しかし集団的に信じる力が強まっていくと、人々は「理性、良心、責任」を捨て去ってしまう。
社会主義体制化のチェコ・スロヴァキアで彼が見た風景は、現代日本の私たちと共通している。

勝海舟も大江健三郎も、私が知性を感じる人物はみな一様に、言葉を変えながら同じことを語っている。

どの時代も、世論は移り気で無責任なものだ。
「みんな」が言っているから攻撃していい、暴れていいという集団心理が、古今東西のあらゆる悲劇を生み出してきた。

正義の暴走は、無責任な集団によって起こる。

ではどうすれば自分自身の「信ずること」を得られるのか。
小林秀雄は、「政治と文学」の中でドストエフスキーの日記を引きながら本人だけが得られるかけがえのない体験の重要性を語る。

なんとなく耳障りのいいスローガンに盲信するのではなく、自分のストレス発散のために他者の怒りを肩代わりするのでもなく。
自分が体験し、感じ、内側から出てきた思想こそが真に信ずるべきものなのだと彼は説く。

そしてもうひとつ、批判においては「積極的肯定」が不可欠であるとも主張している。

ここで語られている「分析あるいは限定」こそが、不満を課題解決に導くための手段だと私も考えている。

私たちが抱いてはいけない感情はない。
傷つけられたら怒り、悲しむのは当たり前のことだ。
その感情を吐露せずにはおれないのも、また人間の性である。

しかし感情論で生まれたムーブメントが、血を流すことなく成功した事例がこれまであっただろうか。
むしろただ対立を煽っただけで、解決が遠のいてしまった事例の方が多い気がしてならない。

本当にその課題を解決しようと思うならば、何かを批判するだけではなく解決のためのアクションにつながる「対話」が不可欠だ。
お互いの立場を理解しながら落としどころを見つける努力を放棄して自分の要望だけ通そうとしても、摩擦の方が大きくなるのは当然ではないだろうか。
そしてたった一回声をあげただけで満足せず、長く関わり「続ける」ことだ。
続けることでしか、物事は本当の意味では変わらないのだから。

しかし、異なる立場を理解するのはとても難しい。
怒りや悲しみの感情は、冷静な分析や対話を阻害する。
説明しても一切受け入れようとしない姿勢の人間と、根気よく対話を続けられる人はいないだろう。

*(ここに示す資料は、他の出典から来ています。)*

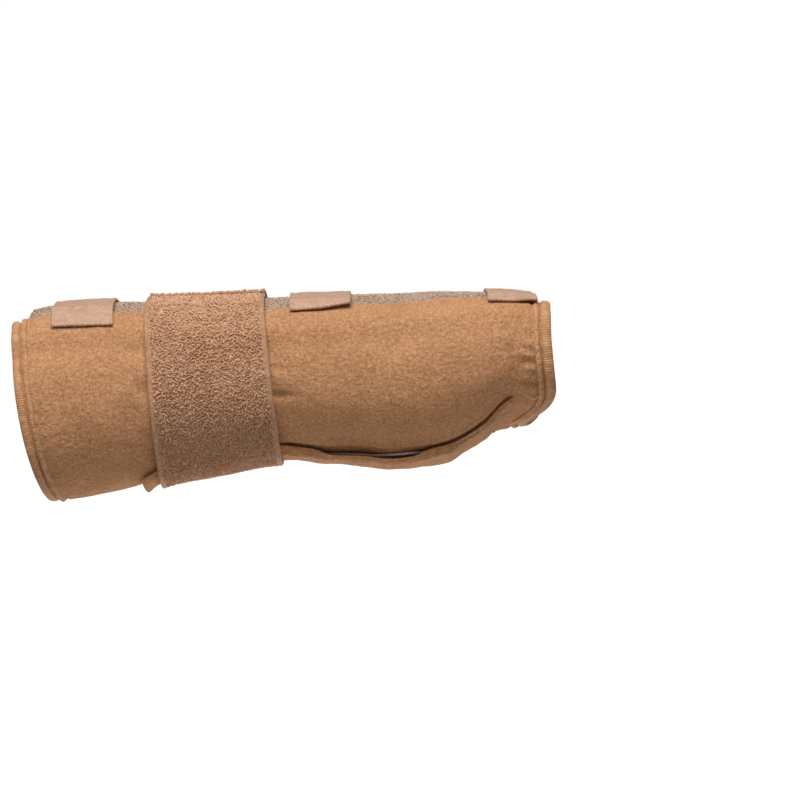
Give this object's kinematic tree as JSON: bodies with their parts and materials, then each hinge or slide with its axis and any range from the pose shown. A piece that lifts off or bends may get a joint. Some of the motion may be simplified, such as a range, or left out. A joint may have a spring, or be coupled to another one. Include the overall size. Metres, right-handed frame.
{
  "type": "wrist brace",
  "caption": "Long cloth wrist brace for the right hand, with an aluminium palmar stay, a wide wrist strap, hook tabs over the dorsal opening and a bound thumb hole.",
  "frame": {"origin": "on the arm's axis, under the wrist strap, where the wrist sits in the brace", "axes": "+X along the arm from the forearm edge to the knuckle edge, +Z to the back of the hand, -Y to the little finger's side"},
  "size_m": [0.205, 0.0886, 0.0798],
  "materials": {
    "sleeve_cloth": "tan brushed cloth laminate",
    "dorsal_cloth": "grey-beige loop-faced knit",
    "binding_tape": "tan woven binding tape",
    "strap_pile": "coarse brown loop pile with woven selvedges",
    "hook_tape": "pink-beige woven hook tape",
    "stay_metal": "plain rolled aluminium sheet"
  },
  "bodies": {
    "root": {"sleeve_panel": "sleeve_cloth", "dorsal_panel": "dorsal_cloth", "forearm_binding": "binding_tape", "knuckle_binding": "binding_tape", "thumb_binding": "binding_tape", "stay_pocket": "sleeve_cloth", "palmar_stay": "stay_metal", "wrist_strap": "strap_pile", "hook_tab_forearm": "hook_tape", "hook_tab_wrist": "hook_tape", "hook_tab_knuckle": "hook_tape"}
  },
  "joints": []
}
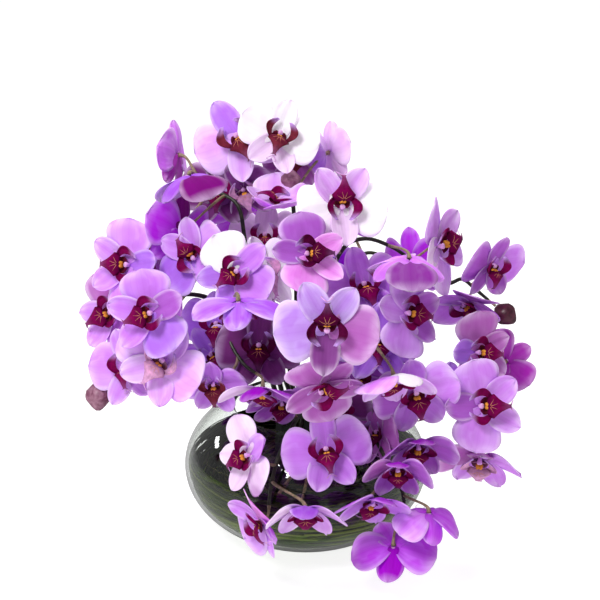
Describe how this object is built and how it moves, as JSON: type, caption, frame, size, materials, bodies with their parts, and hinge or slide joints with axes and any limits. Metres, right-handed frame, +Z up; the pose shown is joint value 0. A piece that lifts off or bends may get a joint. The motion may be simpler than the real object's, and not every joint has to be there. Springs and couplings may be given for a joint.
{
  "type": "orchid arrangement in vase",
  "caption": "Moth-orchid arrangement: arching flower spikes with open blooms and buds, set in a foam block inside a low round glass bubble bowl lined with coiled grass.",
  "frame": {"origin": "centre of the bowl's flat base, on the surface that it stands on", "axes": "+Z up through the bowl's mouth; -Y is the display's front, from which the blooms are seen; +X to the right seen from the front"},
  "size_m": [0.4645, 0.3706, 0.4539],
  "materials": {
    "glass": "gloss",
    "grass": "satin",
    "foam": "matte",
    "stem": "satin",
    "petal": "satin",
    "lip": "satin",
    "bud": "satin",
    "bark": "matte"
  },
  "bodies": {
    "root": {"bloom_centre_left_1": "petal", "bloom_centre_left_2": "petal", "bloom_centre_left_3": "petal", "bloom_centre_right_1": "petal", "bloom_centre_right_2": "petal", "bloom_centre_right_3": "petal", "bloom_centre_right_4": "petal", "bloom_front_left_1": "petal", "bloom_front_left_2": "petal", "bloom_front_left_3": "petal", "bloom_front_left_4": "petal", "bloom_front_right_1": "petal", "bloom_front_right_2": "petal", "bloom_front_right_3": "petal", "bloom_front_right_4": "petal", "bloom_front_right_5": "petal", "bloom_left_high_1": "petal", "bloom_left_high_2": "petal", "bloom_left_high_3": "petal", "bloom_left_high_4": "petal", "bloom_left_low_1": "petal", "bloom_left_low_2": "petal", "bloom_left_low_3": "petal", "bloom_left_low_4": "petal", "bloom_left_low_5": "petal", "bloom_right_high_1": "petal", "bloom_right_high_2": "petal", "bloom_right_low_1": "petal", "bloom_right_low_2": "petal", "bloom_right_low_3": "petal", "bloom_right_low_4": "petal", "bloom_right_low_5": "petal", "bloom_top_left_1": "petal", "bloom_top_left_2": "petal", "bloom_top_left_3": "petal", "bloom_top_right_1": "petal", "bloom_top_right_2": "petal", "bloom_top_right_3": "petal", "bloom_top_right_4": "petal", "bloom_top_right_5": "petal", "bud_left_low": "bud", "bud_right_high": "bud", "bud_top_left": "bud", "foam_block": "foam", "grass_lining": "grass", "spike_back_left": "stem", "spike_back_right": "stem", "spike_centre_left": "stem", "spike_centre_right": "stem", "spike_front_left": "stem", "spike_front_right": "stem", "spike_left_high": "stem", "spike_left_low": "stem", "spike_right_high": "stem", "spike_right_low": "stem", "spike_top_left": "stem", "spike_top_right": "stem", "twig_1": "bark", "twig_2": "bark", "vase_bowl": "glass"}
  },
  "joints": []
}
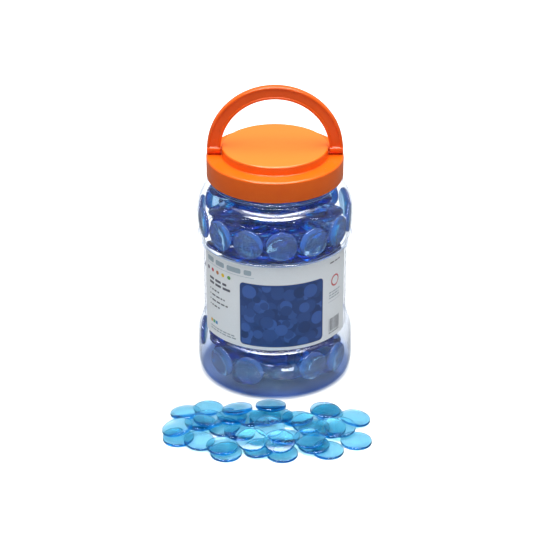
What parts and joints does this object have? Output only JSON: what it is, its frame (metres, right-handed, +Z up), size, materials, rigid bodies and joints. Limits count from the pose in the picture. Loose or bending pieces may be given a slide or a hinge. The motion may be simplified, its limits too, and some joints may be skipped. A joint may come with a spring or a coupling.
{
  "type": "jar of round counters",
  "caption": "Clear plastic jar of translucent blue round counters, with a threaded orange lid, an arched carry handle that folds down, a wrap label, and a small spill of loose counters.",
  "frame": {"origin": "centre of the ring that the jar stands on, at table height", "axes": "+Z up along the jar's axis; the label and the spilled counters face -Y; the handle's hinge runs along X"},
  "size_m": [0.1479, 0.196, 0.2231],
  "materials": {
    "jar_pet": "clear blown plastic, glossy",
    "label_paper": "coated printed paper",
    "lid_plastic": "moulded, satin",
    "handle_plastic": "moulded, satin",
    "liner_foam": "closed-cell foam sheet",
    "counter_plastic": "translucent, polished",
    "fill_plastic": "translucent, polished"
  },
  "bodies": {
    "jar": {"jar_body": "jar_pet", "label": "label_paper", "wall_counters": "fill_plastic", "fill_1": "fill_plastic", "fill_2": "fill_plastic", "fill_3": "fill_plastic", "fill_4": "fill_plastic", "fill_5": "fill_plastic", "fill_6": "fill_plastic"},
    "liner": {"liner": "liner_foam"},
    "lid": {"lid_shell": "lid_plastic"},
    "handle": {"handle": "handle_plastic"},
    "spill": {"counter_01": "counter_plastic", "counter_02": "counter_plastic", "counter_03": "counter_plastic", "counter_04": "counter_plastic", "counter_05": "counter_plastic", "counter_06": "counter_plastic", "counter_07": "counter_plastic", "counter_08": "counter_plastic", "counter_09": "counter_plastic", "counter_10": "counter_plastic", "counter_11": "counter_plastic", "counter_12": "counter_plastic", "counter_13": "counter_plastic", "counter_14": "counter_plastic", "counter_15": "counter_plastic", "counter_16": "counter_plastic", "counter_17": "counter_plastic", "counter_18": "counter_plastic", "counter_19": "counter_plastic", "counter_20": "counter_plastic", "counter_21": "counter_plastic", "counter_22": "counter_plastic", "counter_25": "counter_plastic", "counter_26": "counter_plastic", "counter_27": "counter_plastic", "counter_29": "counter_plastic", "counter_30": "counter_plastic", "counter_33": "counter_plastic", "counter_34": "counter_plastic"},
    "loose_23": {"counter_23": "counter_plastic"},
    "loose_24": {"counter_24": "counter_plastic"},
    "loose_28": {"counter_28": "counter_plastic"},
    "loose_31": {"counter_31": "counter_plastic"},
    "loose_32": {"counter_32": "counter_plastic"},
    "loose_35": {"counter_35": "counter_plastic"}
  },
  "joints": [
    {"name": "lid_lift", "type": "slide", "parent": "jar", "child": "liner", "axis": [0, 0, 1], "range_m": [0, 0.0151]},
    {"name": "lid_turn", "type": "hinge", "parent": "liner", "child": "lid", "pos_m": [0, 0, 0.16], "axis": [0, 0, 1], "range_deg": [0, 1080]},
    {"name": "handle_swing", "type": "hinge", "parent": "lid", "child": "handle", "pos_m": [0, 0, 0.1747], "axis": [1, 0, 0], "range_deg": [-90, 90]},
    {"name": "spill_lift", "type": "slide", "parent": "jar", "child": "spill", "axis": [0, 0, 1], "range_m": [0, 0.04]},
    {"name": "pick_counter_23", "type": "slide", "parent": "spill", "child": "loose_23", "axis": [0, 0, 1], "range_m": [0, 0.03]},
    {"name": "pick_counter_24", "type": "slide", "parent": "spill", "child": "loose_24", "axis": [0, 0, 1], "range_m": [0, 0.03]},
    {"name": "pick_counter_28", "type": "slide", "parent": "spill", "child": "loose_28", "axis": [0, 0, 1], "range_m": [0, 0.03]},
    {"name": "pick_counter_31", "type": "slide", "parent": "spill", "child": "loose_31", "axis": [0, 0, 1], "range_m": [0, 0.03]},
    {"name": "pick_counter_32", "type": "slide", "parent": "spill", "child": "loose_32", "axis": [0, 0, 1], "range_m": [0, 0.03]},
    {"name": "pick_counter_35", "type": "slide", "parent": "spill", "child": "loose_35", "axis": [0, 0, 1], "range_m": [0, 0.03]}
  ],
  "couplings": [
    {"joint": "lid_lift", "follows": "lid_turn", "m_per_rad": 0.00079577}
  ]
}
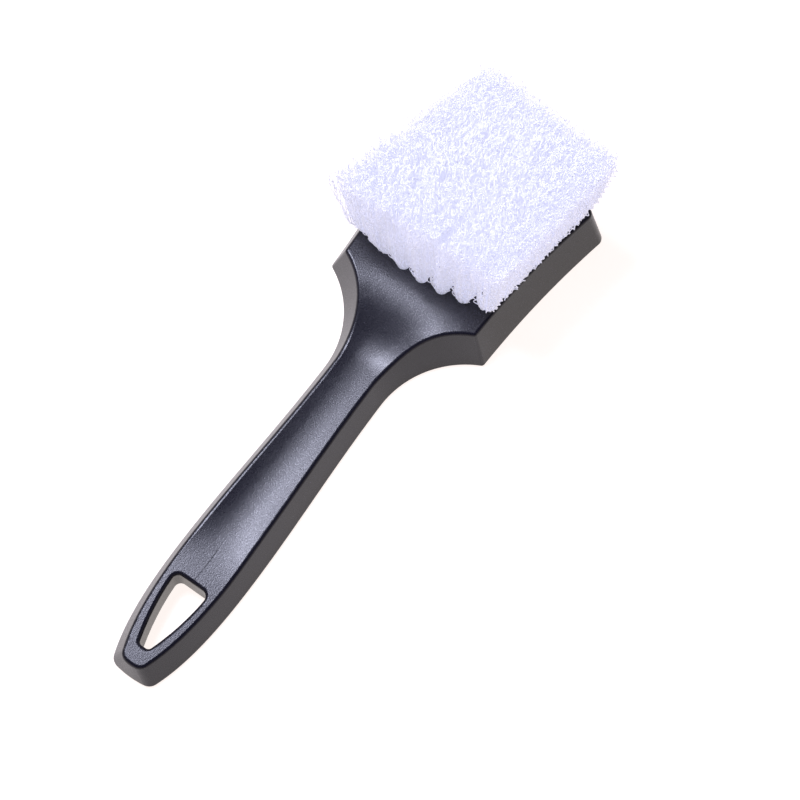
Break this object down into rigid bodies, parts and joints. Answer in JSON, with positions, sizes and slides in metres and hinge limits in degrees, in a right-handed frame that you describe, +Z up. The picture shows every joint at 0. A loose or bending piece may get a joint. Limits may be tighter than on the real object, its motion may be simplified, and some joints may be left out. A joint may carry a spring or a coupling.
{
  "type": "wheel brush",
  "caption": "Short-handled wheel and tyre brush: black moulded body with a hanging hole, S-shaped rise and rectangular head, and a dense pad of white crimped nylon tufts.",
  "frame": {"origin": "centre of the bounding box, on the flat back that the brush lies on", "axes": "+X along the handle from the hanging hole to the head, +Y across to the left seen from the handle's end, +Z up out of the bristles"},
  "size_m": [0.2497, 0.0878, 0.0577],
  "materials": {
    "body_polypropylene": "satin moulded black polypropylene, fine spark-eroded grain",
    "bristle_nylon": "translucent white crimped nylon filament",
    "anchor_wire": "flat drawn steel wire"
  },
  "bodies": {
    "root": {"handle_block": "body_polypropylene", "tuft_anchors": "anchor_wire", "tuft_r1c1": "bristle_nylon", "tuft_r1c2": "bristle_nylon", "tuft_r1c3": "bristle_nylon", "tuft_r1c4": "bristle_nylon", "tuft_r1c5": "bristle_nylon", "tuft_r1c6": "bristle_nylon", "tuft_r1c7": "bristle_nylon", "tuft_r2c1": "bristle_nylon", "tuft_r2c2": "bristle_nylon", "tuft_r2c3": "bristle_nylon", "tuft_r2c4": "bristle_nylon", "tuft_r2c5": "bristle_nylon", "tuft_r2c6": "bristle_nylon", "tuft_r2c7": "bristle_nylon", "tuft_r3c1": "bristle_nylon", "tuft_r3c2": "bristle_nylon", "tuft_r3c3": "bristle_nylon", "tuft_r3c4": "bristle_nylon", "tuft_r3c5": "bristle_nylon", "tuft_r3c6": "bristle_nylon", "tuft_r3c7": "bristle_nylon", "tuft_r4c1": "bristle_nylon", "tuft_r4c2": "bristle_nylon", "tuft_r4c3": "bristle_nylon", "tuft_r4c4": "bristle_nylon", "tuft_r4c5": "bristle_nylon", "tuft_r4c6": "bristle_nylon", "tuft_r4c7": "bristle_nylon", "tuft_r5c1": "bristle_nylon", "tuft_r5c2": "bristle_nylon", "tuft_r5c3": "bristle_nylon", "tuft_r5c4": "bristle_nylon", "tuft_r5c5": "bristle_nylon", "tuft_r5c6": "bristle_nylon", "tuft_r5c7": "bristle_nylon", "tuft_r6c1": "bristle_nylon", "tuft_r6c2": "bristle_nylon", "tuft_r6c3": "bristle_nylon", "tuft_r6c4": "bristle_nylon", "tuft_r6c5": "bristle_nylon", "tuft_r6c6": "bristle_nylon", "tuft_r6c7": "bristle_nylon", "tuft_r7c1": "bristle_nylon", "tuft_r7c2": "bristle_nylon", "tuft_r7c3": "bristle_nylon", "tuft_r7c4": "bristle_nylon", "tuft_r7c5": "bristle_nylon", "tuft_r7c6": "bristle_nylon", "tuft_r7c7": "bristle_nylon", "tuft_r8c1": "bristle_nylon", "tuft_r8c2": "bristle_nylon", "tuft_r8c3": "bristle_nylon", "tuft_r8c4": "bristle_nylon", "tuft_r8c5": "bristle_nylon", "tuft_r8c6": "bristle_nylon", "tuft_r8c7": "bristle_nylon"}
  },
  "joints": []
}
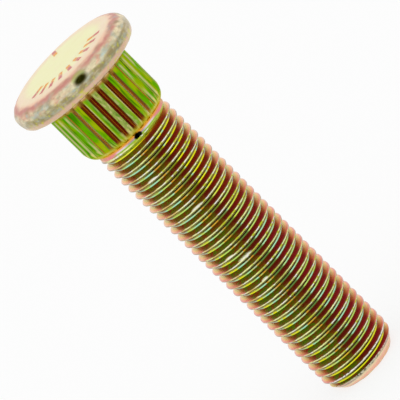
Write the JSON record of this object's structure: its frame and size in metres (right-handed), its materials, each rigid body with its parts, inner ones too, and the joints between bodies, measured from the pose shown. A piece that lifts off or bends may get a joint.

だからこそ「Aだ!」と凝り固まったまま暴走しそうな感情に、「もしかしてこんな考え方もあるのでは?」と提示することで思考の幅を広げるきっかけを作れたらと思いながら、私は日々発信をしている。

もちろん私自身も先入観や感情論で語ってしまうことはあるし、勉強不足を感じることばかりである。
しかし自分がそういう生き物であると自覚していれば、途中でハッと気付けることもあるのではないかと思うのだ。

冒頭で引用したように、私は自分の考えが正しいと思って書いているわけではない。
ただ、自分はこう信じていると新たな視点を投げかけることで、対話や課題解決の糸口が見つかるきっかけになることがあるかもしれないと考えているだけだ。

思想は、立派に作り上げたものを誰かに押し付けるためのものではない。
ひとりひとりが、自分だけの「信ずるもの」をもつことが本当の思想なのだと思う。

それぞれが信じるものを素直に信じられるように、他人の意見やイデオロギーを自分のものだと思い込んでしまわないように、そっと寄り添う存在になれたら。

私が目指す「知性ある消費」は、そうした思想的に自立している消費者によって作られていくのだと考えている。